Task requirements = Within the data that follows, how many lines carry the string "caption"? Give the number alone.

::: Items :::

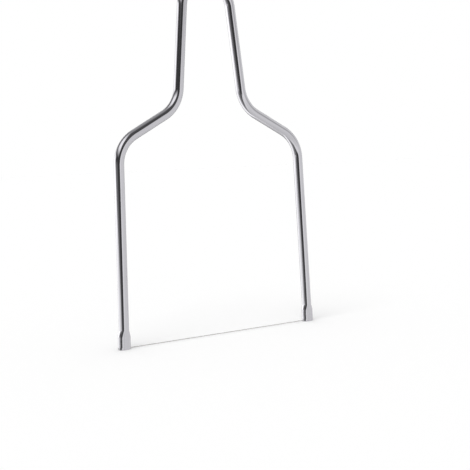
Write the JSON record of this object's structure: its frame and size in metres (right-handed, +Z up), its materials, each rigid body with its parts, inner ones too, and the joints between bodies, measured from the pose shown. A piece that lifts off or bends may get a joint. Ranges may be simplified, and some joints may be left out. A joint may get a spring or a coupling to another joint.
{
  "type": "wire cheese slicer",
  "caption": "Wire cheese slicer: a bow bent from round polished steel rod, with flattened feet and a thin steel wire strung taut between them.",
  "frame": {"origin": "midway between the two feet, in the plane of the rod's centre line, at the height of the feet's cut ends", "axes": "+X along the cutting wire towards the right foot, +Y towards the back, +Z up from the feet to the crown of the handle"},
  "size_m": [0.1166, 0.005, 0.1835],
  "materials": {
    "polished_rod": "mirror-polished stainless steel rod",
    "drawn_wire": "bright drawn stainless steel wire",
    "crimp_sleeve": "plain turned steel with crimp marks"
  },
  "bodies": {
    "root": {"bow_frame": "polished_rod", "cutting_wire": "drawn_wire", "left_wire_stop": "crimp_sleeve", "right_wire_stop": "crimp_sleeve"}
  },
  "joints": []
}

:::
::: Items :::

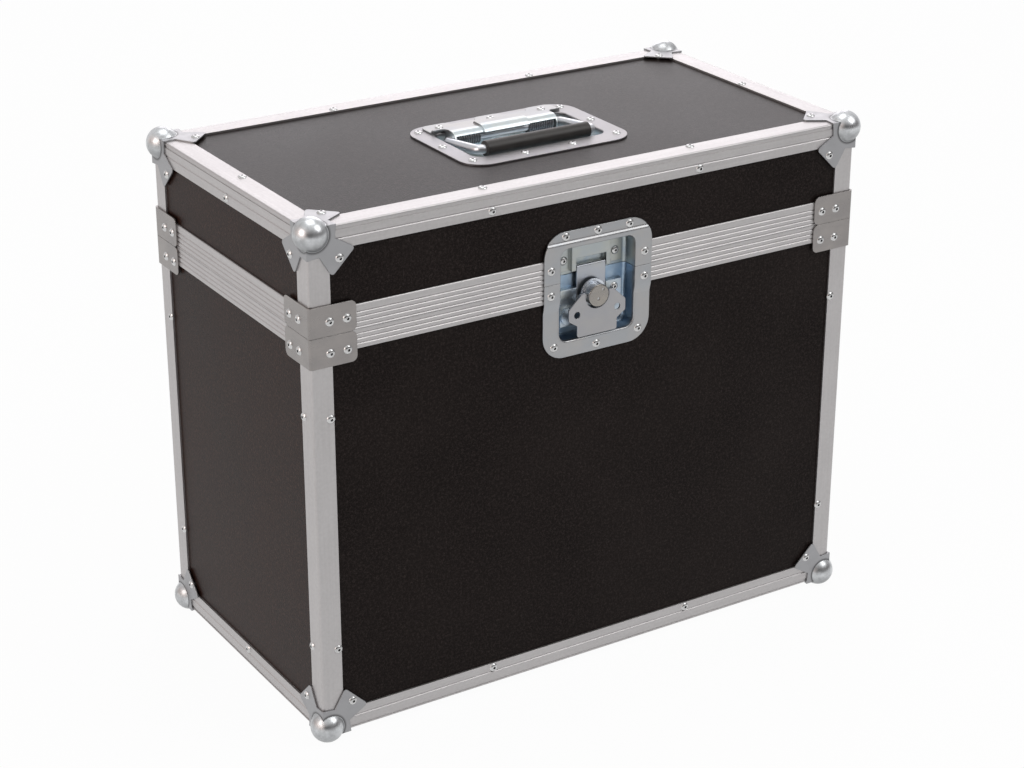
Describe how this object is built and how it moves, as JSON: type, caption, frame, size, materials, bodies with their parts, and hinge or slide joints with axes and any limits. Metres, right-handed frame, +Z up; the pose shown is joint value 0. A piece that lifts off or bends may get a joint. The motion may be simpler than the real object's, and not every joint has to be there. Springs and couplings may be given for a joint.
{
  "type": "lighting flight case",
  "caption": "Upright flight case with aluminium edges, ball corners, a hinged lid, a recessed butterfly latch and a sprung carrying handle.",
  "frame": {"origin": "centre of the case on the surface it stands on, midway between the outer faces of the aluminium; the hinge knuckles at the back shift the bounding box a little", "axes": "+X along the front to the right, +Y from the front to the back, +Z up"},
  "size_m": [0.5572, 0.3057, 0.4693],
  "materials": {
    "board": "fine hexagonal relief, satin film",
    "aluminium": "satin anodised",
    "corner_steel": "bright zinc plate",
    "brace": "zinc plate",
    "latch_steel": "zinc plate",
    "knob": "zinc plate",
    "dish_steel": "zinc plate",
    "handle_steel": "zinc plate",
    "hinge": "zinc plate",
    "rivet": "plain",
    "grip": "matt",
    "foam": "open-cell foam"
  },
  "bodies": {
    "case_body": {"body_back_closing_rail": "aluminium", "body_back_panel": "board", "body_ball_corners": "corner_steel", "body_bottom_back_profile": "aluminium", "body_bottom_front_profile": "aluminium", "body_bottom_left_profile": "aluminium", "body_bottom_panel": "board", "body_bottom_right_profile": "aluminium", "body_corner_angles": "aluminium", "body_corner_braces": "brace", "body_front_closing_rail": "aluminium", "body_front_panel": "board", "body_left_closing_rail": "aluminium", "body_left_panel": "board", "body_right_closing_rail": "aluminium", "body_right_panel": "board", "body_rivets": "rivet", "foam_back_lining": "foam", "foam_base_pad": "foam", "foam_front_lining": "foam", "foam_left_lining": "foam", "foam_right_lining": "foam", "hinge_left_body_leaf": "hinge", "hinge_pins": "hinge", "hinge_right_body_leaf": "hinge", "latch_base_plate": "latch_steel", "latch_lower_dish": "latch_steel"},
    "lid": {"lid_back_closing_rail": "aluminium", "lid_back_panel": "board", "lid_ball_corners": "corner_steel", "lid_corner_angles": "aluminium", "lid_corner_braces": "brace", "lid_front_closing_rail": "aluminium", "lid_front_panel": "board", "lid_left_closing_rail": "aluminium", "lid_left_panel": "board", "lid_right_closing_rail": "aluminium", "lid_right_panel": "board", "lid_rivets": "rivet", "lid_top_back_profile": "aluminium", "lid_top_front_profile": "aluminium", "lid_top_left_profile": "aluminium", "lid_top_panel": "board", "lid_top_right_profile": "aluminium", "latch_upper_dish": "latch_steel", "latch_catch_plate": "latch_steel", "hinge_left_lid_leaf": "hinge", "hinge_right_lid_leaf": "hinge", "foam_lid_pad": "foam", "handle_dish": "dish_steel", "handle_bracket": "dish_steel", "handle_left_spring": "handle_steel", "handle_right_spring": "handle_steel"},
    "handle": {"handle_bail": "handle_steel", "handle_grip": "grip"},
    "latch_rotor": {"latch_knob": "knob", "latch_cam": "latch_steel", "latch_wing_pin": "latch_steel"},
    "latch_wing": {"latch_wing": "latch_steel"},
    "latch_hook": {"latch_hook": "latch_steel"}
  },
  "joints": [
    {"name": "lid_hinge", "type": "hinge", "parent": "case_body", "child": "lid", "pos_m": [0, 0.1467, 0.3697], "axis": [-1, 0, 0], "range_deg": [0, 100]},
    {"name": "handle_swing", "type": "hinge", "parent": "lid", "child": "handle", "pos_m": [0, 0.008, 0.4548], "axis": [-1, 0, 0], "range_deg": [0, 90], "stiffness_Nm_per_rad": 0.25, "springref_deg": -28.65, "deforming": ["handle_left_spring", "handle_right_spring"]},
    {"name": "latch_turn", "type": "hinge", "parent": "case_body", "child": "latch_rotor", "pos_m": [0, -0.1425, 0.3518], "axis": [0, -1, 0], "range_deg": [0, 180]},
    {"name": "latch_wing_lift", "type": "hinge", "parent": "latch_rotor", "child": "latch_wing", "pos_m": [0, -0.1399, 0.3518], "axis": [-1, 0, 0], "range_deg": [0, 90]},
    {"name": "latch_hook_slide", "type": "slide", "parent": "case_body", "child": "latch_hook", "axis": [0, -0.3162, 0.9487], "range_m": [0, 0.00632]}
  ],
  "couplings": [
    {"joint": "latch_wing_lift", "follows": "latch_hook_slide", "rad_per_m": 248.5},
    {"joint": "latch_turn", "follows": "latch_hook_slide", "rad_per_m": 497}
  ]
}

:::
::: Items :::

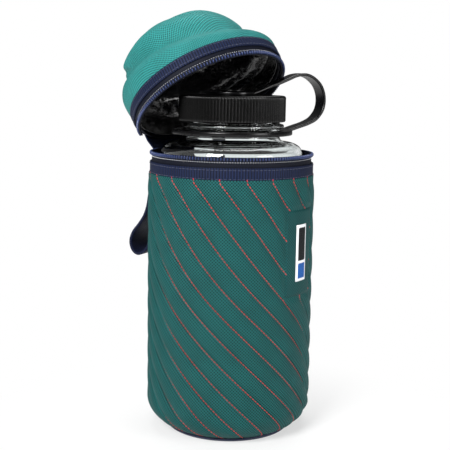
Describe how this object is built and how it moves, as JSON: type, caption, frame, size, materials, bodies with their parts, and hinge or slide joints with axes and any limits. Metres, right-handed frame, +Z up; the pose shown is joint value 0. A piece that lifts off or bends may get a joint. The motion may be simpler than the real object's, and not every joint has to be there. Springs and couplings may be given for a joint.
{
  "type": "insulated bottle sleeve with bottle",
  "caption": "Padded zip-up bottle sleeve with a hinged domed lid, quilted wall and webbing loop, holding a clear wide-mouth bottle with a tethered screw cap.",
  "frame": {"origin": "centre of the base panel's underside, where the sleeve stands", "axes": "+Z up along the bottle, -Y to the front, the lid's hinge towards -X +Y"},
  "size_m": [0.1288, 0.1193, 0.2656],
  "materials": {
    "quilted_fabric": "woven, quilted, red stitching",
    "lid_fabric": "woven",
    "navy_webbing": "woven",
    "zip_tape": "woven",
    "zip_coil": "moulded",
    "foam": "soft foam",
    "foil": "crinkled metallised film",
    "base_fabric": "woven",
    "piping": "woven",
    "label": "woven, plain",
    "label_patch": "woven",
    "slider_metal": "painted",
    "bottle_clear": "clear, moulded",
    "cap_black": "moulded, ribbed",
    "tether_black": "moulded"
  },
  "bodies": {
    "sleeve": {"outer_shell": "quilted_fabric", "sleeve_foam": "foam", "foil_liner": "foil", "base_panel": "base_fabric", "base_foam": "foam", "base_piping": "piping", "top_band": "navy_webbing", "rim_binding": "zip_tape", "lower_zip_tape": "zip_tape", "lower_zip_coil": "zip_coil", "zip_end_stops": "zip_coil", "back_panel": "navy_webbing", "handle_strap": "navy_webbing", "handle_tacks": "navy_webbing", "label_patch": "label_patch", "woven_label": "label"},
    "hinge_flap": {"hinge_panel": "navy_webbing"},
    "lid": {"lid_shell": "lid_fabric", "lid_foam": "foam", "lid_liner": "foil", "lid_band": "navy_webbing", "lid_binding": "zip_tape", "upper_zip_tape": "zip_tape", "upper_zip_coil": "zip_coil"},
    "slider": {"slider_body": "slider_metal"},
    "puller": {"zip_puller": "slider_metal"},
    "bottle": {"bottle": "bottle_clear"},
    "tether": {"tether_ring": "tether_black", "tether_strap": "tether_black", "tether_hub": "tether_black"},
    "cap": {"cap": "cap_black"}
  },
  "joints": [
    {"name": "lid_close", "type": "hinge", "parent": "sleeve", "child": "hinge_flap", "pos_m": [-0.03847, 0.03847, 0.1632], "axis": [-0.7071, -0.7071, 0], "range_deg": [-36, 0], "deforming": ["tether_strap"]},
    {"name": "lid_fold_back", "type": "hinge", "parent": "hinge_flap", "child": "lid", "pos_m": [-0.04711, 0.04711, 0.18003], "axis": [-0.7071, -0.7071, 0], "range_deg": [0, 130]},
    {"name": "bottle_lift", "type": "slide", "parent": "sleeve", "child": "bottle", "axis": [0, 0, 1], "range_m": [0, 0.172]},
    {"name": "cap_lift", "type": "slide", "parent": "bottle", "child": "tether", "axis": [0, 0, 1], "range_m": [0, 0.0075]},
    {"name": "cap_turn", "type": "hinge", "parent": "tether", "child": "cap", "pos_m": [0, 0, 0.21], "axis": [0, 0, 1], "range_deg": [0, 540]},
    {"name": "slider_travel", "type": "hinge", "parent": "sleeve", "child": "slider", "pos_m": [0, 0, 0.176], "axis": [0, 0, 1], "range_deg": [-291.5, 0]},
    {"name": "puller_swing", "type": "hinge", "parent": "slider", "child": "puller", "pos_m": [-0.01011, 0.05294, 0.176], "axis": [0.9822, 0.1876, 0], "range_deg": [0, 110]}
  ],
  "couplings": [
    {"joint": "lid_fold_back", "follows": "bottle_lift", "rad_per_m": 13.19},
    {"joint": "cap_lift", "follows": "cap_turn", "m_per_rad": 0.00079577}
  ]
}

:::

Task output = 5